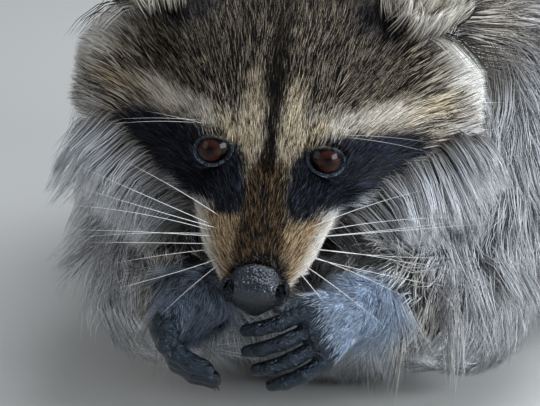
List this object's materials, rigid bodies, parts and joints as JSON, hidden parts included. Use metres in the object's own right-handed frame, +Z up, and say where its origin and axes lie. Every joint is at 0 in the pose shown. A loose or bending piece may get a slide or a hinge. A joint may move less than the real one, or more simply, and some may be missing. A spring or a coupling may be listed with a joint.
{
  "type": "raccoon",
  "caption": "Life-size still model of an adult raccoon crouching on the floor, head bowed over its two raised forepaws, bushy tail curled beside it.",
  "frame": {"origin": "middle of the footprint, on the floor that the animal rests on", "axes": "+Z up; the face looks along -Y; +X is the animal's left side"},
  "size_m": [0.4266, 0.5826, 0.2647],
  "materials": {
    "grey_coat": "long grizzled grey-brown fur with pale guard hairs",
    "face_coat": "short fur with a black mask, pale brow bands and a dark median stripe",
    "tan_muzzle": "very short tan fur, brown on the bridge and white at the lips",
    "pale_ear": "short pale fur, dark behind the ear's root",
    "ringed_tail": "bushy fur in dark and pale rings",
    "dark_paw": "black skin with sparse short hair",
    "wet_nose": "black, finely pebbled, moist",
    "brown_eye": "dark brown, wet gloss",
    "horn_claw": "dark horn"
  },
  "bodies": {
    "root": {"head": "face_coat", "muzzle": "tan_muzzle", "jaw": "tan_muzzle", "nose": "wet_nose", "eye_left": "brown_eye", "eye_right": "brown_eye", "ear_left": "pale_ear", "ear_right": "pale_ear", "neck": "grey_coat", "chest": "grey_coat", "belly": "grey_coat", "rump": "grey_coat", "tail_base": "ringed_tail", "tail_middle": "ringed_tail", "tail_tip": "ringed_tail", "upper_arm_left": "grey_coat", "upper_arm_right": "grey_coat", "forearm_left": "grey_coat", "forearm_right": "grey_coat", "hand_left": "dark_paw", "hand_right": "dark_paw", "thigh_left": "grey_coat", "thigh_right": "grey_coat", "shank_left": "grey_coat", "shank_right": "grey_coat", "foot_left": "dark_paw", "foot_right": "dark_paw", "claw_hand_left_1": "horn_claw", "claw_hand_left_2": "horn_claw", "claw_hand_left_3": "horn_claw", "claw_hand_left_4": "horn_claw", "claw_hand_left_5": "horn_claw", "claw_hand_right_1": "horn_claw", "claw_hand_right_2": "horn_claw", "claw_hand_right_3": "horn_claw", "claw_hand_right_4": "horn_claw", "claw_hand_right_5": "horn_claw", "claw_foot_left_1": "horn_claw", "claw_foot_left_2": "horn_claw", "claw_foot_left_3": "horn_claw", "claw_foot_left_4": "horn_claw", "claw_foot_left_5": "horn_claw", "claw_foot_right_1": "horn_claw", "claw_foot_right_2": "horn_claw", "claw_foot_right_3": "horn_claw", "claw_foot_right_4": "horn_claw", "claw_foot_right_5": "horn_claw"}
  },
  "joints": []
}
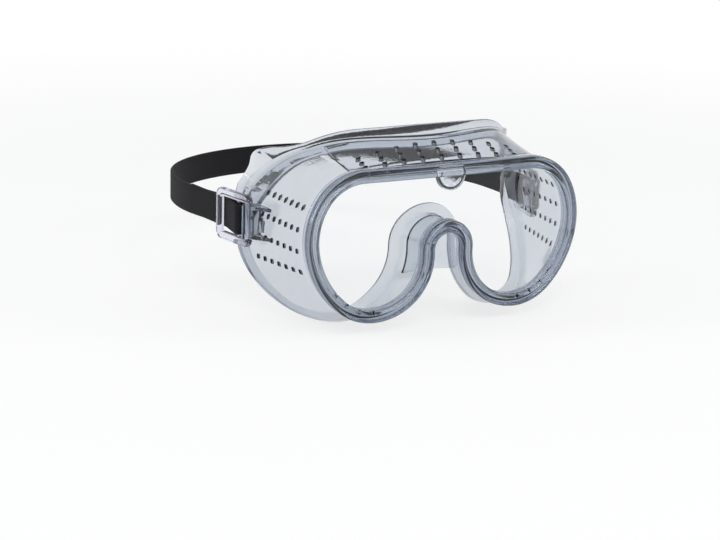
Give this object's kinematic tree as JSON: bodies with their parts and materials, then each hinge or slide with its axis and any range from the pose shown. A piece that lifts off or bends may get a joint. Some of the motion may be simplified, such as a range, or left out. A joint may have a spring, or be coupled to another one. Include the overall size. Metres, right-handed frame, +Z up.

# # # # # # #

● Given problem: Scan the material above for the word "this". Copy each line where it occurs.

● Task solution:
List this object's materials, rigid bodies, parts and joints as JSON, hidden parts included. Use metres in the object's own right-handed frame, +Z up, and say where its origin and axes lie. Every joint is at 0 in the pose shown. A loose or bending piece may get a slide or a hinge. A joint may move less than the real one, or more simply, and some may be missing. A spring or a coupling may be listed with a joint.
Give this object's kinematic tree as JSON: bodies with their parts and materials, then each hinge or slide with its axis and any range from the pose shown. A piece that lifts off or bends may get a joint. Some of the motion may be simplified, such as a range, or left out. A joint may have a spring, or be coupled to another one. Include the overall size. Metres, right-handed frame, +Z up.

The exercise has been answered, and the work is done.